- [The input]
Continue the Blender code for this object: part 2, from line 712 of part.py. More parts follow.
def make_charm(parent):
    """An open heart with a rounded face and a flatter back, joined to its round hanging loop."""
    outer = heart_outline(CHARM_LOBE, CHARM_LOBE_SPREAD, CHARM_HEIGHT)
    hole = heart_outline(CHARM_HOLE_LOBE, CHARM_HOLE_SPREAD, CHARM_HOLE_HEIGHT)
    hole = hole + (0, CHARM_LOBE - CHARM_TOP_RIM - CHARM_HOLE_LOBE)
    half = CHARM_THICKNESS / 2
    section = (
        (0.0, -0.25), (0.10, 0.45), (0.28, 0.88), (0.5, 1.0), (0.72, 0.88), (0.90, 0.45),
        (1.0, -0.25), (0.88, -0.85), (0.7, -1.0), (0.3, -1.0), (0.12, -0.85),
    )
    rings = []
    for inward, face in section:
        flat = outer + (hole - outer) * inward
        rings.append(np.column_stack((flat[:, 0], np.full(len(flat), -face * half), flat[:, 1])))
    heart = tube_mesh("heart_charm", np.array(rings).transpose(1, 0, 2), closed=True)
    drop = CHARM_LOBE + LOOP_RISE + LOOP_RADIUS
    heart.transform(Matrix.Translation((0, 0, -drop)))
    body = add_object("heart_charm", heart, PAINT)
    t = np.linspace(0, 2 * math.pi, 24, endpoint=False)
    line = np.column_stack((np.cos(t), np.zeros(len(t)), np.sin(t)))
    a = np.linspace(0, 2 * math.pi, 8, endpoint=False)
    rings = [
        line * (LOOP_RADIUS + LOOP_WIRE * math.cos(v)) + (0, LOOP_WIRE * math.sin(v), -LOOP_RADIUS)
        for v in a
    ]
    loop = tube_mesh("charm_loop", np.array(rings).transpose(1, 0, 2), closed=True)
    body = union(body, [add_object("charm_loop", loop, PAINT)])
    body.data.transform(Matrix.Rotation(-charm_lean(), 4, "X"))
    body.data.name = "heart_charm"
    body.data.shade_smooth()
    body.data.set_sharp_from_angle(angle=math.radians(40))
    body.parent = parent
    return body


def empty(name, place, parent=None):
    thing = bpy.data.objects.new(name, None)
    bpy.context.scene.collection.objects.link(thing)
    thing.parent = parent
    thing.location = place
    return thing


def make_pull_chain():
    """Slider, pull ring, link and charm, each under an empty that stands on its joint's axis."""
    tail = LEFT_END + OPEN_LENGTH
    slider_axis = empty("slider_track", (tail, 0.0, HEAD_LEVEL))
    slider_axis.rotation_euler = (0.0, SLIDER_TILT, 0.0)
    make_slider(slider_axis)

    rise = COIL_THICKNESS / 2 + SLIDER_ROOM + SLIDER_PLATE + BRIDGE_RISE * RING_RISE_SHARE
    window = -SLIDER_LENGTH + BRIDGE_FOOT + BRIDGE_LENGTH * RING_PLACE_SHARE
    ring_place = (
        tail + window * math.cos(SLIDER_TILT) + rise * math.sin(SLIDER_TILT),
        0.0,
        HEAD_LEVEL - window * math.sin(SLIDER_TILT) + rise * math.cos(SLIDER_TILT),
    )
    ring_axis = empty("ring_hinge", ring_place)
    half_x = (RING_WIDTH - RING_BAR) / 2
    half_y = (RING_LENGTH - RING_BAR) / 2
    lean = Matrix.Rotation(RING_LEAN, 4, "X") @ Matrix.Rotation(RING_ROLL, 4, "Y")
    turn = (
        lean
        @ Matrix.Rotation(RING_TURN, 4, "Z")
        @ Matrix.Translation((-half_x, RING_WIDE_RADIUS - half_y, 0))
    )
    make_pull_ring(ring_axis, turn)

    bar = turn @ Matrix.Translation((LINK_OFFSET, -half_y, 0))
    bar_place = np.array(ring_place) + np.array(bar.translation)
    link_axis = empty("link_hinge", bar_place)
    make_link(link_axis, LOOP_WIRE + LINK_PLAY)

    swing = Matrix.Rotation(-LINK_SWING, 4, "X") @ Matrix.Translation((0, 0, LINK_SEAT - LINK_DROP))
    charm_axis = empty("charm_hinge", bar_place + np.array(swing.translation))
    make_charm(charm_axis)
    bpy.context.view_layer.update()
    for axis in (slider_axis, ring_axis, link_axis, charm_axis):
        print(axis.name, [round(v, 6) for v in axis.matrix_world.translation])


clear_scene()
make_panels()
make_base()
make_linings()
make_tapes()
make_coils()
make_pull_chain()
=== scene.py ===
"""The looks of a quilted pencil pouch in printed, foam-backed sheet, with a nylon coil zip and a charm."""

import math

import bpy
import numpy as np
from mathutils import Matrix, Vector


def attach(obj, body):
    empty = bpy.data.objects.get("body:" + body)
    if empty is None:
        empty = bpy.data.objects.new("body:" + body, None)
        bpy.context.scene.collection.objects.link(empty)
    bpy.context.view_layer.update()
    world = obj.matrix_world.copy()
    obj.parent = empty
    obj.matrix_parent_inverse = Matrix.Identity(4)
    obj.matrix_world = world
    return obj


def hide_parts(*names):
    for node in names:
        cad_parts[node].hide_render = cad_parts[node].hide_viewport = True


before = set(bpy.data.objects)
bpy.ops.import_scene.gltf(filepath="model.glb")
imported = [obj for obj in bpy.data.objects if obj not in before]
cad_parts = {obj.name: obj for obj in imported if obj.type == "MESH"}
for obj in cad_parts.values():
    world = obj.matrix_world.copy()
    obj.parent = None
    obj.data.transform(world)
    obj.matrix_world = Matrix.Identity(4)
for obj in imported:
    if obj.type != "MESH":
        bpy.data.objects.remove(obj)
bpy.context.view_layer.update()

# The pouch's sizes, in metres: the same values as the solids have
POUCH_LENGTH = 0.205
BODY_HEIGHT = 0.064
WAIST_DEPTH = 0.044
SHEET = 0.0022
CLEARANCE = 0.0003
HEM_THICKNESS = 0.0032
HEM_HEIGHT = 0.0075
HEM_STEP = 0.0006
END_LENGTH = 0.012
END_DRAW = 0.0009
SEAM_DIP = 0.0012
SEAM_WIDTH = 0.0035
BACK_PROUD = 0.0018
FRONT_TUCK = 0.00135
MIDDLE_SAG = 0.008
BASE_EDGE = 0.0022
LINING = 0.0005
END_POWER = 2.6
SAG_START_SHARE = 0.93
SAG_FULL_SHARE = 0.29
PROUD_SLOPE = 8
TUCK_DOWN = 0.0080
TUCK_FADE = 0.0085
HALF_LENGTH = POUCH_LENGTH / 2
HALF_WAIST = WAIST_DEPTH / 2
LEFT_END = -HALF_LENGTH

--

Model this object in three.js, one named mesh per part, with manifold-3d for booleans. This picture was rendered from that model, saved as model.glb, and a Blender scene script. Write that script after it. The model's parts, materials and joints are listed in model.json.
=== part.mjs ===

...

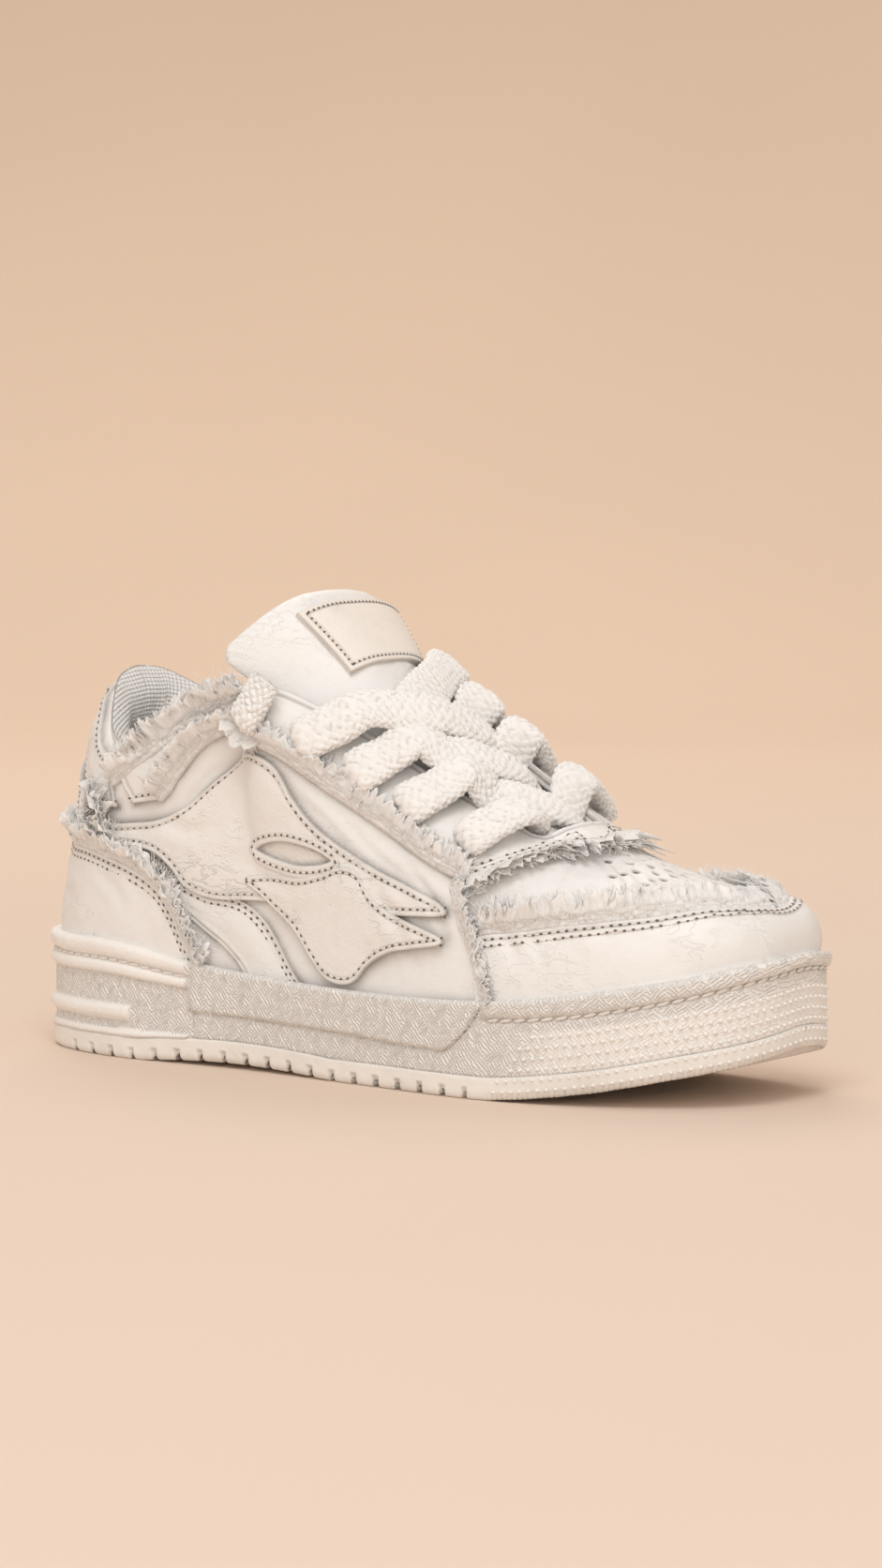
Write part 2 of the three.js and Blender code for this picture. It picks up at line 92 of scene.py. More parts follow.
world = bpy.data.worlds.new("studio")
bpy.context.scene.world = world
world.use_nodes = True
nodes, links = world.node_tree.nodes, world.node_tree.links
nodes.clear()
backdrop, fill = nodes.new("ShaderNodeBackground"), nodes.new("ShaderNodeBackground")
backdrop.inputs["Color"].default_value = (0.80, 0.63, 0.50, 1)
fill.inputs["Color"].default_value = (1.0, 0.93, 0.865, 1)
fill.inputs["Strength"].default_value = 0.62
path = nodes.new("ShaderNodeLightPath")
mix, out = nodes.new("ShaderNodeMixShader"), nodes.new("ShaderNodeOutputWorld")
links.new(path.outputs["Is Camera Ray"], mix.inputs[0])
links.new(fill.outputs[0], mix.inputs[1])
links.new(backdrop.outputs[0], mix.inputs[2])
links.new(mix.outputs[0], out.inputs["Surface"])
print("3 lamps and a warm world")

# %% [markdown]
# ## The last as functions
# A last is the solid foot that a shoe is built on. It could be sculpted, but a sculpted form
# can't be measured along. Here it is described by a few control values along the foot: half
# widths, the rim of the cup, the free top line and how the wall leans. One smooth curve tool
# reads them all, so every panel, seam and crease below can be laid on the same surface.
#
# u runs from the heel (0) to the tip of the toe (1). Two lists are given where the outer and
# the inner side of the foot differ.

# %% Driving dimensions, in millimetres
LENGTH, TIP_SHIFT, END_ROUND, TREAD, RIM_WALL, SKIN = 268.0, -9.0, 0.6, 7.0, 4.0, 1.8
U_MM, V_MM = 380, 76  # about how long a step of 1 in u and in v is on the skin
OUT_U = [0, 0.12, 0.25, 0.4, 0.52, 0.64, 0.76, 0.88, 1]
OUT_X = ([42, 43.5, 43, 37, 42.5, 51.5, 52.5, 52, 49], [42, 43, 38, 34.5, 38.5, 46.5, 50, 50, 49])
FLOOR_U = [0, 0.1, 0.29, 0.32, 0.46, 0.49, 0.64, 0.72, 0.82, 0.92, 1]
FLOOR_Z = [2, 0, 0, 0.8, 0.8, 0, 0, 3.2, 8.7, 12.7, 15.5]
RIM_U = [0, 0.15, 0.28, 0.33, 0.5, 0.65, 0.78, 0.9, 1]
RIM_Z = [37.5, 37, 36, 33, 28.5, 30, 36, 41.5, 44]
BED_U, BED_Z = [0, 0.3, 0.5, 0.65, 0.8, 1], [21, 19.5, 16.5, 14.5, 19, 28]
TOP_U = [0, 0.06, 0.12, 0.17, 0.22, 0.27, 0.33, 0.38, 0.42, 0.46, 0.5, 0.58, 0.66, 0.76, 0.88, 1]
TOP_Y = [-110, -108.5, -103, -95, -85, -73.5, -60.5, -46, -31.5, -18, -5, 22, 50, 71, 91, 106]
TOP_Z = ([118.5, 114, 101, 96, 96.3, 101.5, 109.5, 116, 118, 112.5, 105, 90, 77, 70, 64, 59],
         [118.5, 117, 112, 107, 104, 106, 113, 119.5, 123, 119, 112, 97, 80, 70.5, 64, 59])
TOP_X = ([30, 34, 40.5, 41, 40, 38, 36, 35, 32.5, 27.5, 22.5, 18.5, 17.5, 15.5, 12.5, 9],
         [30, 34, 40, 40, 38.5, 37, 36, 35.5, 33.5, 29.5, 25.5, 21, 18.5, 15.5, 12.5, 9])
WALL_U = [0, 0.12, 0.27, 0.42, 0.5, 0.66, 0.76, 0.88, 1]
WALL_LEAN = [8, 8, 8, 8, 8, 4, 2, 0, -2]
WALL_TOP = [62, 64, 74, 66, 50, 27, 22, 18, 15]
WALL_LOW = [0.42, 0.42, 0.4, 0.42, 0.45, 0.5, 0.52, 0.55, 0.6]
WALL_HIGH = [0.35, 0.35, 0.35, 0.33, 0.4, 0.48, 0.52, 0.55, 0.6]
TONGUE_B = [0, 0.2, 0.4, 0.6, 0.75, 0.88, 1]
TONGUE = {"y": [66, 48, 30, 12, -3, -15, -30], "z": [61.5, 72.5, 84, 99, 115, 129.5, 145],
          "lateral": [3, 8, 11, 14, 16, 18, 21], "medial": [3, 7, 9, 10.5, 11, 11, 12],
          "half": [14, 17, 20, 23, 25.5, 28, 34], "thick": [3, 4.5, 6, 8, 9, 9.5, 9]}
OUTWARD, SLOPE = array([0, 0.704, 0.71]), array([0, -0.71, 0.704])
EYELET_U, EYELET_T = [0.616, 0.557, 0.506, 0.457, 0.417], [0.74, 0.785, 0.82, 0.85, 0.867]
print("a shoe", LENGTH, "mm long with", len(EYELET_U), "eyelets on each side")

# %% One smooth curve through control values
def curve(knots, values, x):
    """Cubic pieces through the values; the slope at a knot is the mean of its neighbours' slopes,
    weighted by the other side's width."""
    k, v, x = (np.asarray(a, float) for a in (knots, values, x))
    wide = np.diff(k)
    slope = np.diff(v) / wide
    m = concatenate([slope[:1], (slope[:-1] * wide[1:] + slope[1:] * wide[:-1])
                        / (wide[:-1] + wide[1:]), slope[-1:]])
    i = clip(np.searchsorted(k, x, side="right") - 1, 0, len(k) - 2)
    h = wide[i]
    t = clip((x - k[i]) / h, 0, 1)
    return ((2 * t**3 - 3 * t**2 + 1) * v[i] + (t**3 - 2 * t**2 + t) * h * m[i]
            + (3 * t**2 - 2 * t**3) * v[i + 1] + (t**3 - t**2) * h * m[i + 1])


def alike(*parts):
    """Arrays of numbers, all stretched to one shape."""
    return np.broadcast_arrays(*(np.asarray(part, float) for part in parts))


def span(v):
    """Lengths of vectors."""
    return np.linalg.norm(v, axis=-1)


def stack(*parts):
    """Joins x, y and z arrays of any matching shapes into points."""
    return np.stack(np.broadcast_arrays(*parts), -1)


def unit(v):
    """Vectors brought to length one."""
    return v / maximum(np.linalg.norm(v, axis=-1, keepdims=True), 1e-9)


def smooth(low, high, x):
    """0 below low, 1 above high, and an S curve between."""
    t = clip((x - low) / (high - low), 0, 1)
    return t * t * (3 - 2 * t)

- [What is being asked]
Nothing beyond the required lines should be retyped: start with the line that contains "bar = turn @" and finish with the line that contains "in imported if".

- [Output for this exercise]
    bar = turn @ Matrix.Translation((LINK_OFFSET, -half_y, 0))
    bar_place = np.array(ring_place) + np.array(bar.translation)
    link_axis = empty("link_hinge", bar_place)
    make_link(link_axis, LOOP_WIRE + LINK_PLAY)

    swing = Matrix.Rotation(-LINK_SWING, 4, "X") @ Matrix.Translation((0, 0, LINK_SEAT - LINK_DROP))
    charm_axis = empty("charm_hinge", bar_place + np.array(swing.translation))
    make_charm(charm_axis)
    bpy.context.view_layer.update()
    for axis in (slider_axis, ring_axis, link_axis, charm_axis):
        print(axis.name, [round(v, 6) for v in axis.matrix_world.translation])


clear_scene()
make_panels()
make_base()
make_linings()
make_tapes()
make_coils()
make_pull_chain()
=== scene.py ===
"""The looks of a quilted pencil pouch in printed, foam-backed sheet, with a nylon coil zip and a charm."""

import math

import bpy
import numpy as np
from mathutils import Matrix, Vector


def attach(obj, body):
    empty = bpy.data.objects.get("body:" + body)
    if empty is None:
        empty = bpy.data.objects.new("body:" + body, None)
        bpy.context.scene.collection.objects.link(empty)
    bpy.context.view_layer.update()
    world = obj.matrix_world.copy()
    obj.parent = empty
    obj.matrix_parent_inverse = Matrix.Identity(4)
    obj.matrix_world = world
    return obj


def hide_parts(*names):
    for node in names:
        cad_parts[node].hide_render = cad_parts[node].hide_viewport = True


before = set(bpy.data.objects)
bpy.ops.import_scene.gltf(filepath="model.glb")
imported = [obj for obj in bpy.data.objects if obj not in before]
cad_parts = {obj.name: obj for obj in imported if obj.type == "MESH"}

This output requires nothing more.